Entendo que para muitos, este partido representou a esperança de mudança com a tão sonhada pureza nos corredores do poder e que a decepção foi profunda na constatação de sua igualdade aos demais na impureza, produzindo esta caça às bruxas, tendo-o como representante, agora, de todo o mal existente na política. Mas, até nas horas de tensão somos chamados ao equilíbrio nas interpretações e ações. O sistema é corrupto porque a sociedade, a igreja, a família compartilha desta corrupção. Por isso, independentemente de que as mudanças aconteçam, temos de começar por nós a cura da maldade. Como disse o Senhor a Israel: “Lavai-vos, purificai-vos, tirai a maldade de vossos atos de diante de meus olhos; cessai de fazer o mal. Aprendei a fazer o bem; atendei à justiça, repreendei ao opressor; defendei o direito do órfão, pleiteai a causa das viúvas” (Isaías 1.16-17).

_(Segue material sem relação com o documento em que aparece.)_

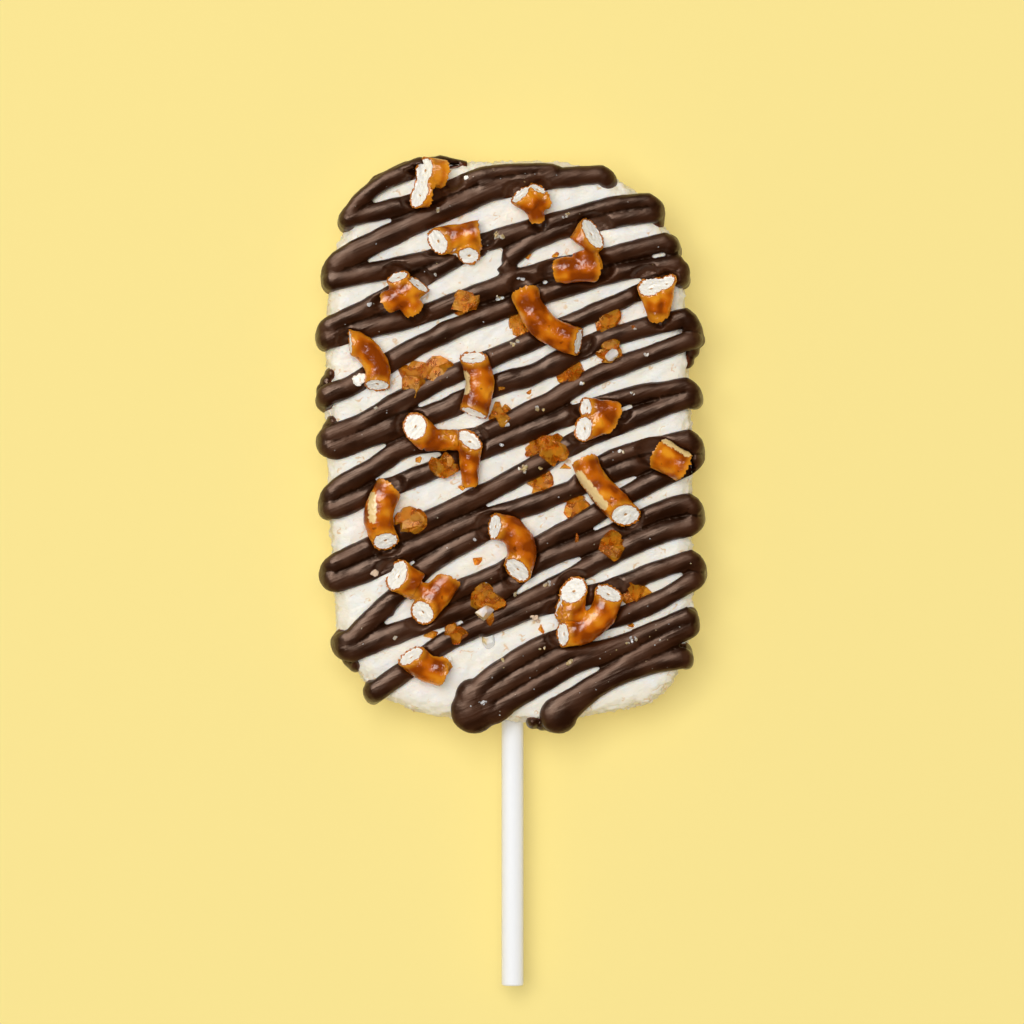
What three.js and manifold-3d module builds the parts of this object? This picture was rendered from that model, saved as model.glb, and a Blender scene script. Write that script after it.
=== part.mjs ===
// A marshmallow pop: a thick slab of marshmallow on a paper stick, drizzled from side to side with dark
// chocolate and scattered with broken pretzels and chips of toffee.
// Millimetres, +Z up. The pop lies on its back with its shown side up and its stick towards -Y. Plan
// positions below are measured from the middle of the slab.

import * as THREE from 'three';
import { mergeVertices } from 'three/addons/utils/BufferGeometryUtils.js';
import Module from 'manifold-3d';

// The slab of marshmallow
const slabThickness = 18;
const slabEdgeRadius = 3.2;
const slabCurveSteps = 6;
const slabBevelSteps = 3;

// The slab was poured and cut by hand, so each side bows and each corner has a curve of its own. Its outline
// starts on the top edge and goes round clockwise, as [control point, end point].
const outlineStart = [-17, 50.0];
const outlineCurves = [
  [[-4, 51.6], [10, 50.9]],
  [[30, 47.5], [31.6, 27]],
  [[33.4, 8], [33.1, -30]],
  [[33, -47.5], [20, -48.6]],
  [[4, -52.2], [-11, -49.8]],
  [[-29.5, -48.5], [-31.6, -31]],
  [[-33.5, -8], [-33.3, 20]],
  [[-33.5, 46], [-17, 50.0]],
];

// The paper stick, a standard 4 mm by 114 mm one, and how much of it shows below the foot of the slab
const stickRadius = 2;
const stickLength = 114;
const stickVisible = 48.3;
const stickOffset = 0.5;
const stickEndRound = 0.4;
const stickSides = 24;
const slabFoot = -51.1;

// Space left between pieces that touch
const gap = 0.3;

// The chocolate drizzle: a strand's usual width, how far it stands up from the top and sinks into it, and how
// far its turns hang down the side wall, slide towards the stick and swell
const strandWidth = 3.2;
const strandRise = 1.8;
const strandSink = 1.0;
const strandSides = 6;
const strandStations = 5;
const tipFullness = 0.6;
const turnHang = 5.5;
const turnSlide = 1.6;
const turnSwell = 1.2;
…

Reconheçamos nosso pecado e assumamos a vida em santidade, a começar pelo endireitamento de nossas relações pessoais e de nossos negócios. Se, servirmos de modelo e estímulo para a sociedade, todos serão beneficiados, mesmo que por um pouco. Se, não, pelo menos, adoraremos o Santo e seremos livres em nossa consciência, não compactuando com o mal e, ainda, cumpriremos com nossa tarefa de “proclamar as virtudes daquele que nos tirou das trevas para a sua maravilhosa luz” (1Pedro 2.9).

1 comentário

  1. Entro em conflito em dever orar por nossos governantes e saber da forma inadequada de governar deles. Procuro então pensar que a Palavra do Senhor é nossa regra de fé e prática. E desta forma consigo separar o pecador e seus atos pecaminosos, pois Deus ama o pecador mas abomina o pecado. Em alguns momentos nossa mente humana e limitada nos move ao sentimento conflitante de “não orar por esses corruptos”, entretanto da forma como estamos sendo transformados e aperfeiçoados no Senhor, essa mesma mente estará sendo renovada e certamente estaremos mudando nossa visão e deixando de ser “idiótes”.